Student Men: The Temple Challenge Cup (M8+), Oxford Brookes University ‘A’ beat University of London ‘A’ by 3/4 length.
The Henley Standard:
By the first 500m defending champions Oxford Brookes had pushed past the pain to break away by a length or so. The set a smooth and calm rhythm while University of London looked slightly more frenetic as they fought to remain in contention. At the enclosures UL upped the rate and began to pull back the lead but in the final stages of the race they were still three quarters of a length down with Brookes holding their nerve to take the win…
Student Men: The Prince Albert Challenge Cup (M4+), Newcastle University ‘A’ beat Imperial College ‘A’ by 2/3 length.

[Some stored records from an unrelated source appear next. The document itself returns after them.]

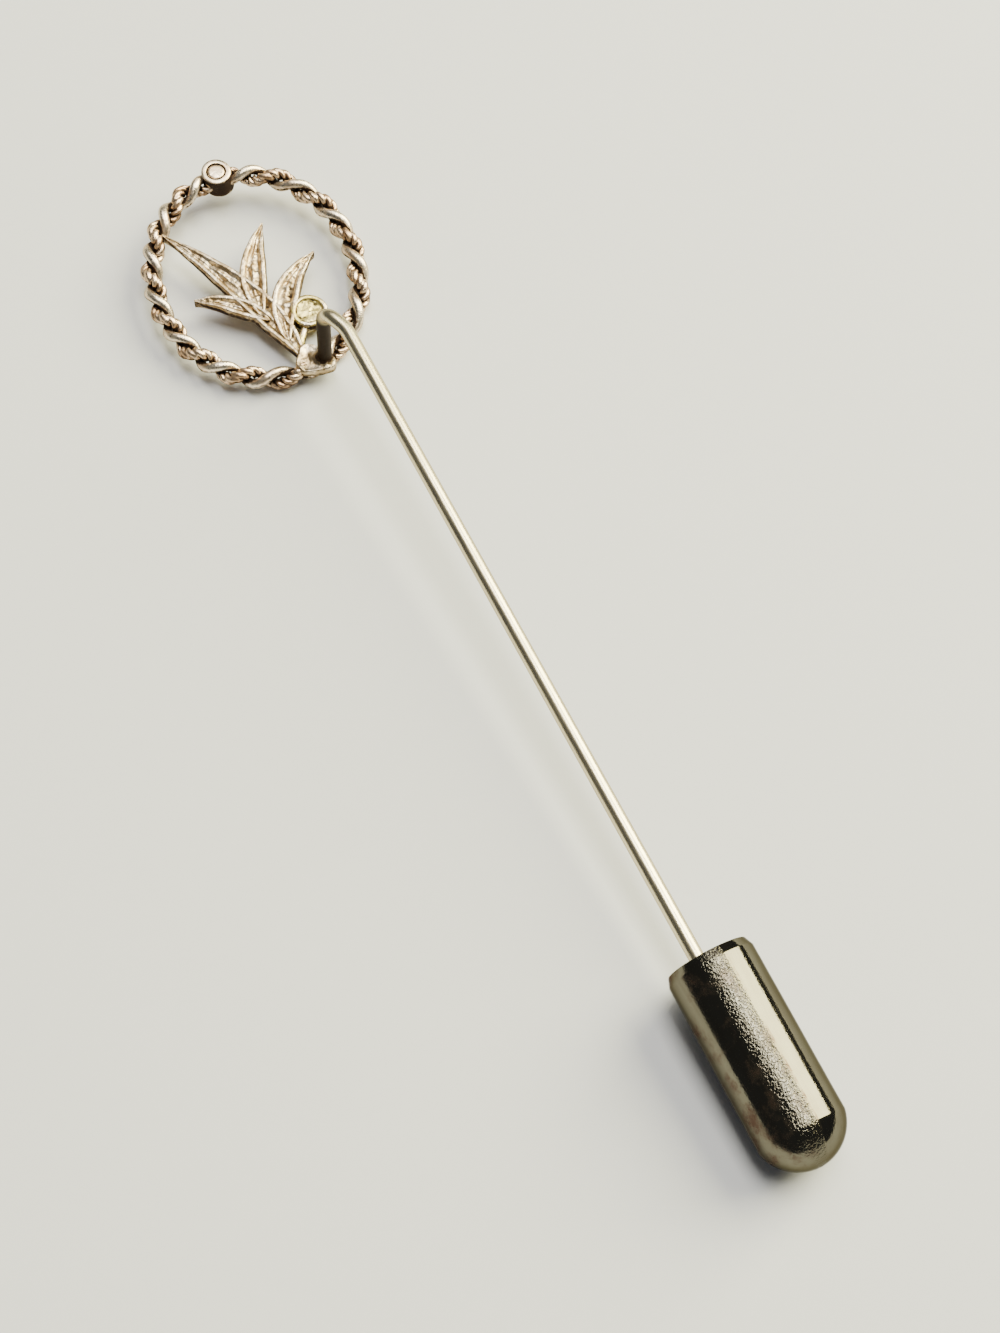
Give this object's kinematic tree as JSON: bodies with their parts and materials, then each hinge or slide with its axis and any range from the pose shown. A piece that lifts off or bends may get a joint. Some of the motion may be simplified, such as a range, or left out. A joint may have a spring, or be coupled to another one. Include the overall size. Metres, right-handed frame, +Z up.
{
  "type": "stick pin",
  "caption": "Stick pin with an oval twisted-rope ring round an openwork leaf sprig, a small stone setting, a long pin wire and a slide-on bullet clutch.",
  "frame": {"origin": "centre of the bounding box on the surface that the pin lies on", "axes": "+X from the head towards the clutch, +Z up from the jewel's front to its back as it lies face down"},
  "size_m": [0.0714, 0.014, 0.007],
  "materials": {
    "rosy_plate": "worn rosy gold plate over cast metal, dark in its recesses",
    "pale_plate": "pale worn plate with a soft polish",
    "sprig_plate": "rough cast back with rubbed bright edges",
    "pin_wire": "drawn wire, pale gold, worn",
    "gunmetal": "dark nickel with fine pits and length-wise wear",
    "grip_steel": "plain turned steel",
    "clear_stone": "polished facets"
  },
  "bodies": {
    "pin": {"head_and_pin": "rosy_plate", "stone": "clear_stone"},
    "clutch": {"clutch_shell": "gunmetal", "clutch_grip": "grip_steel"}
  },
  "joints": [
    {"name": "clutch_slide", "type": "slide", "parent": "pin", "child": "clutch", "axis": [0.9968, 0, -0.0794], "range_m": [-0.0024, 0.014]}
  ]
}
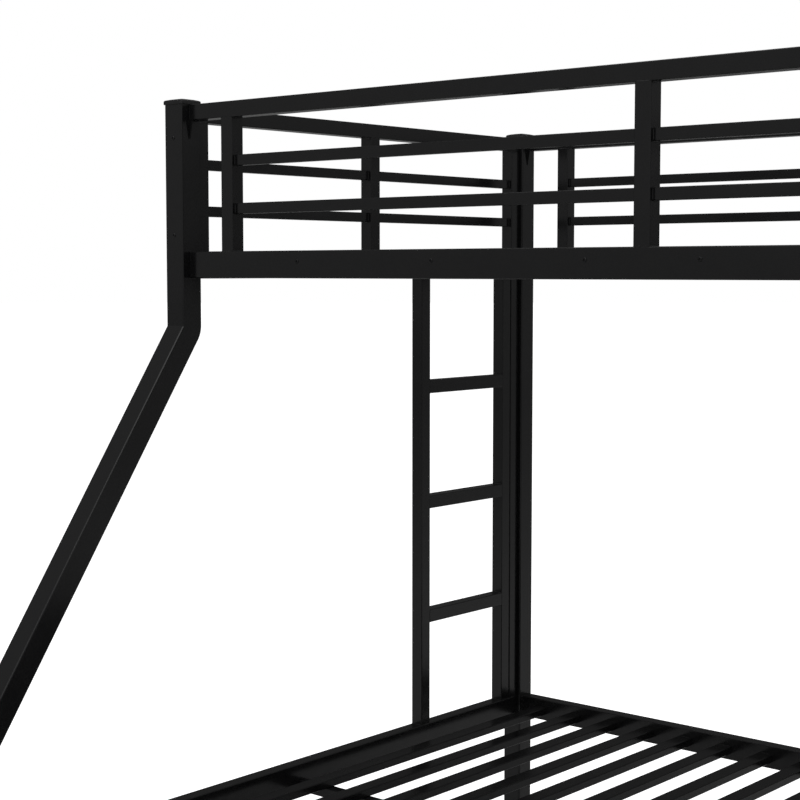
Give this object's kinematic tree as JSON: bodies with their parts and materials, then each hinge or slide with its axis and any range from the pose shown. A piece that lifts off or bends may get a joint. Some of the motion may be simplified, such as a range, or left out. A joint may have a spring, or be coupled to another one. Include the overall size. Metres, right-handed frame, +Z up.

In The Prince Albert Challenge Cup, Newcastle University timed their race to perfection to beat Imperial College London in a record breaking race. Imperial College took an early lead, equalling the record to The Barrier and breaking the record to Fawley by one second. Newcastle then rowed through Imperial College, setting a new record of 6:48; six seconds faster than the previous record.
Rachel Quarrell has written a splendid summary of Henley 2017 for Row2k. Her introductory paragraph is so good that I am going to use it as my conclusion:
Henley Royal Regatta 2017 went out in a blaze of July sunshine, broken course records, rising gender equality and an air of having the time of its life. Sir Steve Redgrave is now firmly established in his chairmanship, and the regatta has embraced the 21st century with nonstop video coverage, gender-balanced umpiring and an equal number of men’s and women’s open events. These would have been considered major upheavals in past decades, but the current Stewards have cracked on fearlessly with the revolution, and rumour has it even fresher ideas are in the pipeline, that will keep HRR at the forefront of rowing as both a competitive and spectator event.